** SHORT EXERCISE **
Read the data and repeat all of it exactly.

** INFORMATION SHOWN **
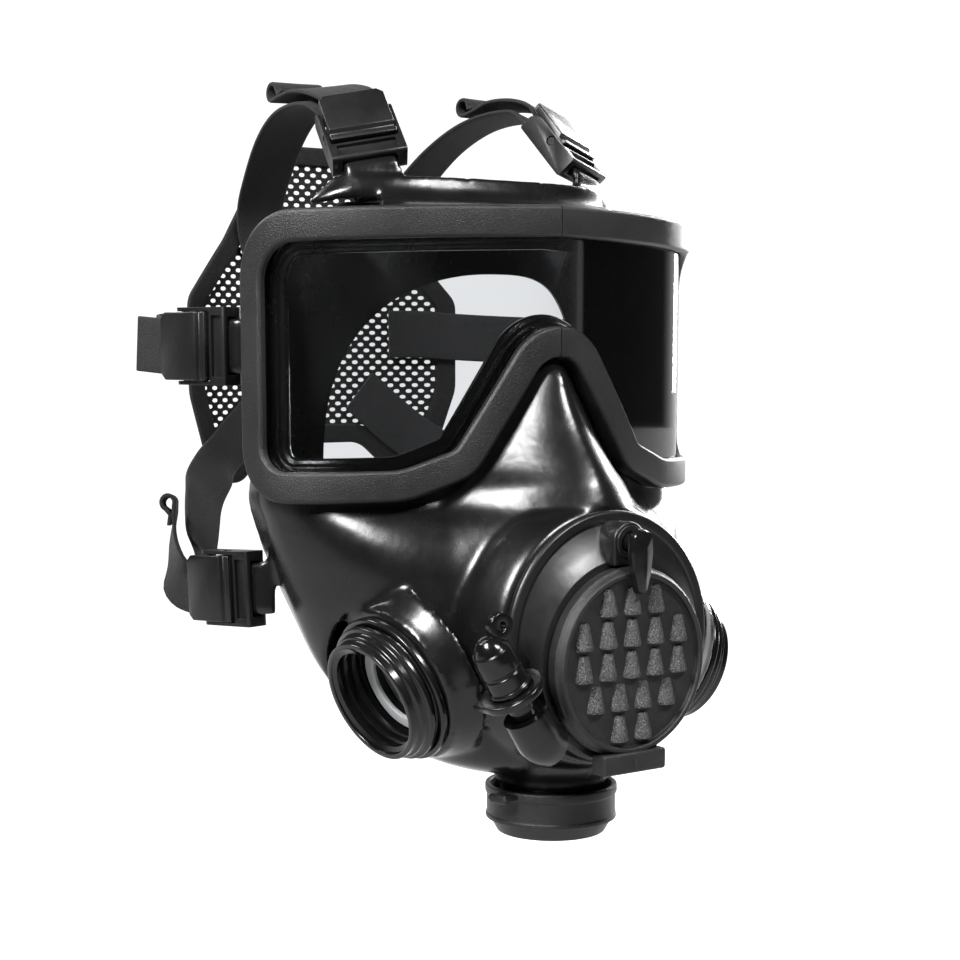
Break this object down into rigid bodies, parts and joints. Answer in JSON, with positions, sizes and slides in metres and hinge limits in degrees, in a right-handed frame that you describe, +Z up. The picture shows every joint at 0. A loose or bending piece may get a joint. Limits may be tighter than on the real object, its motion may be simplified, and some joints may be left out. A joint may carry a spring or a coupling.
{
  "type": "full face respirator",
  "caption": "Full face respirator with a wide curved visor, threaded filter ports, a front exhalation module, a drinking coupling and a strap harness with a mesh head pad.",
  "frame": {"origin": "on the mid-plane, in the plane where the visor frame ends at the temples, level with the wearer's nose", "axes": "+Z up, -Y the way the visor looks, +X towards the wearer's left"},
  "size_m": [0.2264, 0.2187, 0.2777],
  "materials": {
    "rubber": "glossy satin black moulded rubber",
    "frame_plastic": "fine-grained black nylon",
    "lens": "clear polycarbonate with a slight grey tint",
    "gloss_plastic": "glossy black moulded plastic",
    "cover_rubber": "fine-grained matt black rubber",
    "buckle_nylon": "semi-gloss black nylon",
    "webbing": "black elastic webbing",
    "mesh_fabric": "black open mesh",
    "silicone": "pale grey silicone"
  },
  "bodies": {
    "mask": {"visor_lens": "lens", "visor_frame_right": "frame_plastic", "visor_frame_left": "frame_plastic", "facepiece": "rubber", "face_seal": "rubber", "port_insert_right": "gloss_plastic", "port_seat_ring_right": "silicone", "port_clamp_right": "gloss_plastic", "port_insert_left": "gloss_plastic", "port_seat_ring_left": "silicone", "port_clamp_left": "gloss_plastic", "port_insert_chin": "gloss_plastic", "port_seat_ring_chin": "silicone", "module_housing": "frame_plastic", "exhale_valve_seat": "gloss_plastic", "front_cover": "cover_rubber", "coupling_body": "gloss_plastic", "coupling_holder": "gloss_plastic", "drink_hose": "rubber", "nose_cup": "rubber", "buckle_top_right": "buckle_nylon", "buckle_temple_right": "buckle_nylon", "buckle_lower_right": "buckle_nylon", "buckle_top_left": "buckle_nylon", "buckle_temple_left": "buckle_nylon", "buckle_lower_left": "buckle_nylon", "strap_top_right": "webbing", "strap_temple_right": "webbing", "strap_lower_right": "webbing", "strap_top_left": "webbing", "strap_temple_left": "webbing", "strap_lower_left": "webbing", "head_pad": "mesh_fabric", "pad_binding": "webbing"},
    "lever_top_right_body": {"lever_top_right": "buckle_nylon"},
    "lever_temple_right_body": {"lever_temple_right": "buckle_nylon"},
    "lever_lower_right_body": {"lever_lower_right": "buckle_nylon"},
    "lever_top_left_body": {"lever_top_left": "buckle_nylon"},
    "lever_temple_left_body": {"lever_temple_left": "buckle_nylon"},
    "lever_lower_left_body": {"lever_lower_left": "buckle_nylon"},
    "drink_drive": {"drink_lever": "gloss_plastic", "drink_spindle": "gloss_plastic", "drink_mouthpiece": "rubber"},
    "exhale_disc": {"exhale_valve_disc": "silicone"},
    "inhale_disc_right": {"inhale_valve_right": "silicone"},
    "inhale_disc_left": {"inhale_valve_left": "silicone"},
    "inhale_disc_chin": {"inhale_valve_chin": "silicone"},
    "cup_disc_right": {"cup_valve_right": "silicone"},
    "cup_disc_left": {"cup_valve_left": "silicone"},
    "chin_cap_body": {"chin_cap": "cover_rubber"},
    "coupling_cap_body": {"coupling_cap": "gloss_plastic"}
  },
  "joints": [
    {"name": "lever_top_right_hinge", "type": "hinge", "parent": "mask", "child": "lever_top_right_body", "pos_m": [-0.04714, -0.00061, 0.13586], "axis": [0.9076, -0.3828, 0.1724], "range_deg": [0, 75]},
    {"name": "lever_temple_right_hinge", "type": "hinge", "parent": "mask", "child": "lever_temple_right_body", "pos_m": [-0.10063, 0.02066, 0.061], "axis": [0, 0, 1], "range_deg": [0, 75]},
    {"name": "lever_lower_right_hinge", "type": "hinge", "parent": "mask", "child": "lever_lower_right_body", "pos_m": [-0.09173, 0.02153, -0.02645], "axis": [-0.0111, 0.049, 0.9987], "range_deg": [0, 75]},
    {"name": "lever_top_left_hinge", "type": "hinge", "parent": "mask", "child": "lever_top_left_body", "pos_m": [0.04714, -0.00061, 0.13586], "axis": [0.9076, 0.3828, -0.1724], "range_deg": [0, 75]},
    {"name": "lever_temple_left_hinge", "type": "hinge", "parent": "mask", "child": "lever_temple_left_body", "pos_m": [0.10063, 0.02066, 0.061], "axis": [0, 0, -1], "range_deg": [0, 75]},
    {"name": "lever_lower_left_hinge", "type": "hinge", "parent": "mask", "child": "lever_lower_left_body", "pos_m": [0.09173, 0.02153, -0.02645], "axis": [-0.0111, -0.049, -0.9987], "range_deg": [0, 75]},
    {"name": "drink_lever_turn", "type": "hinge", "parent": "mask", "child": "drink_drive", "pos_m": [0, -0.095, -0.0055], "axis": [0, 1, 0], "range_deg": [0, 90]},
    {"name": "exhale_valve_lift", "type": "slide", "parent": "mask", "child": "exhale_disc", "axis": [0, -1, 0], "range_m": [0, 0.002], "stiffness_N_per_m": 30},
    {"name": "inhale_valve_right_lift", "type": "slide", "parent": "mask", "child": "inhale_disc_right", "axis": [0.9348, 0.06, 0.3499], "range_m": [0, 0.002], "stiffness_N_per_m": 30},
    {"name": "inhale_valve_left_lift", "type": "slide", "parent": "mask", "child": "inhale_disc_left", "axis": [-0.9348, 0.06, 0.3499], "range_m": [0, 0.002], "stiffness_N_per_m": 30},
    {"name": "inhale_valve_chin_lift", "type": "slide", "parent": "mask", "child": "inhale_disc_chin", "axis": [0, 0, 1], "range_m": [0, 0.002], "stiffness_N_per_m": 30},
    {"name": "cup_valve_right_lift", "type": "slide", "parent": "mask", "child": "cup_disc_right", "axis": [0.8548, 0.4224, -0.3017], "range_m": [0, 0.0015], "stiffness_N_per_m": 20},
    {"name": "cup_valve_left_lift", "type": "slide", "parent": "mask", "child": "cup_disc_left", "axis": [-0.8548, 0.4224, -0.3017], "range_m": [0, 0.0015], "stiffness_N_per_m": 20},
    {"name": "chin_cap_pull", "type": "slide", "parent": "mask", "child": "chin_cap_body", "axis": [0, 0, -1], "range_m": [0, 0.018]},
    {"name": "coupling_cap_pull", "type": "slide", "parent": "mask", "child": "coupling_cap_body", "axis": [-0.5398, 0, 0.8418], "range_m": [0, 0.014]}
  ]
}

** WRITTEN REPLY **
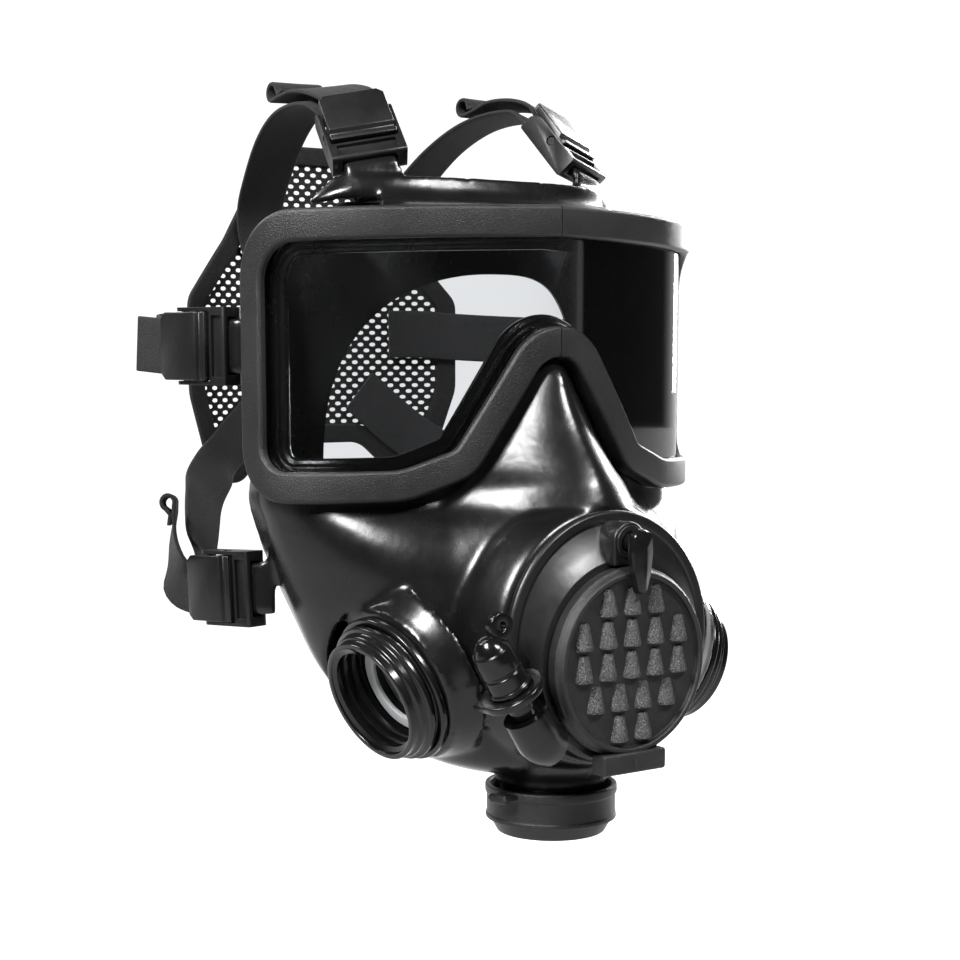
Break this object down into rigid bodies, parts and joints. Answer in JSON, with positions, sizes and slides in metres and hinge limits in degrees, in a right-handed frame that you describe, +Z up. The picture shows every joint at 0. A loose or bending piece may get a joint. Limits may be tighter than on the real object, its motion may be simplified, and some joints may be left out. A joint may carry a spring or a coupling.
{
  "type": "full face respirator",
  "caption": "Full face respirator with a wide curved visor, threaded filter ports, a front exhalation module, a drinking coupling and a strap harness with a mesh head pad.",
  "frame": {"origin": "on the mid-plane, in the plane where the visor frame ends at the temples, level with the wearer's nose", "axes": "+Z up, -Y the way the visor looks, +X towards the wearer's left"},
  "size_m": [0.2264, 0.2187, 0.2777],
  "materials": {
    "rubber": "glossy satin black moulded rubber",
    "frame_plastic": "fine-grained black nylon",
    "lens": "clear polycarbonate with a slight grey tint",
    "gloss_plastic": "glossy black moulded plastic",
    "cover_rubber": "fine-grained matt black rubber",
    "buckle_nylon": "semi-gloss black nylon",
    "webbing": "black elastic webbing",
    "mesh_fabric": "black open mesh",
    "silicone": "pale grey silicone"
  },
  "bodies": {
    "mask": {"visor_lens": "lens", "visor_frame_right": "frame_plastic", "visor_frame_left": "frame_plastic", "facepiece": "rubber", "face_seal": "rubber", "port_insert_right": "gloss_plastic", "port_seat_ring_right": "silicone", "port_clamp_right": "gloss_plastic", "port_insert_left": "gloss_plastic", "port_seat_ring_left": "silicone", "port_clamp_left": "gloss_plastic", "port_insert_chin": "gloss_plastic", "port_seat_ring_chin": "silicone", "module_housing": "frame_plastic", "exhale_valve_seat": "gloss_plastic", "front_cover": "cover_rubber", "coupling_body": "gloss_plastic", "coupling_holder": "gloss_plastic", "drink_hose": "rubber", "nose_cup": "rubber", "buckle_top_right": "buckle_nylon", "buckle_temple_right": "buckle_nylon", "buckle_lower_right": "buckle_nylon", "buckle_top_left": "buckle_nylon", "buckle_temple_left": "buckle_nylon", "buckle_lower_left": "buckle_nylon", "strap_top_right": "webbing", "strap_temple_right": "webbing", "strap_lower_right": "webbing", "strap_top_left": "webbing", "strap_temple_left": "webbing", "strap_lower_left": "webbing", "head_pad": "mesh_fabric", "pad_binding": "webbing"},
    "lever_top_right_body": {"lever_top_right": "buckle_nylon"},
    "lever_temple_right_body": {"lever_temple_right": "buckle_nylon"},
    "lever_lower_right_body": {"lever_lower_right": "buckle_nylon"},
    "lever_top_left_body": {"lever_top_left": "buckle_nylon"},
    "lever_temple_left_body": {"lever_temple_left": "buckle_nylon"},
    "lever_lower_left_body": {"lever_lower_left": "buckle_nylon"},
    "drink_drive": {"drink_lever": "gloss_plastic", "drink_spindle": "gloss_plastic", "drink_mouthpiece": "rubber"},
    "exhale_disc": {"exhale_valve_disc": "silicone"},
    "inhale_disc_right": {"inhale_valve_right": "silicone"},
    "inhale_disc_left": {"inhale_valve_left": "silicone"},
    "inhale_disc_chin": {"inhale_valve_chin": "silicone"},
    "cup_disc_right": {"cup_valve_right": "silicone"},
    "cup_disc_left": {"cup_valve_left": "silicone"},
    "chin_cap_body": {"chin_cap": "cover_rubber"},
    "coupling_cap_body": {"coupling_cap": "gloss_plastic"}
  },
  "joints": [
    {"name": "lever_top_right_hinge", "type": "hinge", "parent": "mask", "child": "lever_top_right_body", "pos_m": [-0.04714, -0.00061, 0.13586], "axis": [0.9076, -0.3828, 0.1724], "range_deg": [0, 75]},
    {"name": "lever_temple_right_hinge", "type": "hinge", "parent": "mask", "child": "lever_temple_right_body", "pos_m": [-0.10063, 0.02066, 0.061], "axis": [0, 0, 1], "range_deg": [0, 75]},
    {"name": "lever_lower_right_hinge", "type": "hinge", "parent": "mask", "child": "lever_lower_right_body", "pos_m": [-0.09173, 0.02153, -0.02645], "axis": [-0.0111, 0.049, 0.9987], "range_deg": [0, 75]},
    {"name": "lever_top_left_hinge", "type": "hinge", "parent": "mask", "child": "lever_top_left_body", "pos_m": [0.04714, -0.00061, 0.13586], "axis": [0.9076, 0.3828, -0.1724], "range_deg": [0, 75]},
    {"name": "lever_temple_left_hinge", "type": "hinge", "parent": "mask", "child": "lever_temple_left_body", "pos_m": [0.10063, 0.02066, 0.061], "axis": [0, 0, -1], "range_deg": [0, 75]},
    {"name": "lever_lower_left_hinge", "type": "hinge", "parent": "mask", "child": "lever_lower_left_body", "pos_m": [0.09173, 0.02153, -0.02645], "axis": [-0.0111, -0.049, -0.9987], "range_deg": [0, 75]},
    {"name": "drink_lever_turn", "type": "hinge", "parent": "mask", "child": "drink_drive", "pos_m": [0, -0.095, -0.0055], "axis": [0, 1, 0], "range_deg": [0, 90]},
    {"name": "exhale_valve_lift", "type": "slide", "parent": "mask", "child": "exhale_disc", "axis": [0, -1, 0], "range_m": [0, 0.002], "stiffness_N_per_m": 30},
    {"name": "inhale_valve_right_lift", "type": "slide", "parent": "mask", "child": "inhale_disc_right", "axis": [0.9348, 0.06, 0.3499], "range_m": [0, 0.002], "stiffness_N_per_m": 30},
    {"name": "inhale_valve_left_lift", "type": "slide", "parent": "mask", "child": "inhale_disc_left", "axis": [-0.9348, 0.06, 0.3499], "range_m": [0, 0.002], "stiffness_N_per_m": 30},
    {"name": "inhale_valve_chin_lift", "type": "slide", "parent": "mask", "child": "inhale_disc_chin", "axis": [0, 0, 1], "range_m": [0, 0.002], "stiffness_N_per_m": 30},
    {"name": "cup_valve_right_lift", "type": "slide", "parent": "mask", "child": "cup_disc_right", "axis": [0.8548, 0.4224, -0.3017], "range_m": [0, 0.0015], "stiffness_N_per_m": 20},
    {"name": "cup_valve_left_lift", "type": "slide", "parent": "mask", "child": "cup_disc_left", "axis": [-0.8548, 0.4224, -0.3017], "range_m": [0, 0.0015], "stiffness_N_per_m": 20},
    {"name": "chin_cap_pull", "type": "slide", "parent": "mask", "child": "chin_cap_body", "axis": [0, 0, -1], "range_m": [0, 0.018]},
    {"name": "coupling_cap_pull", "type": "slide", "parent": "mask", "child": "coupling_cap_body", "axis": [-0.5398, 0, 0.8418], "range_m": [0, 0.014]}
  ]
}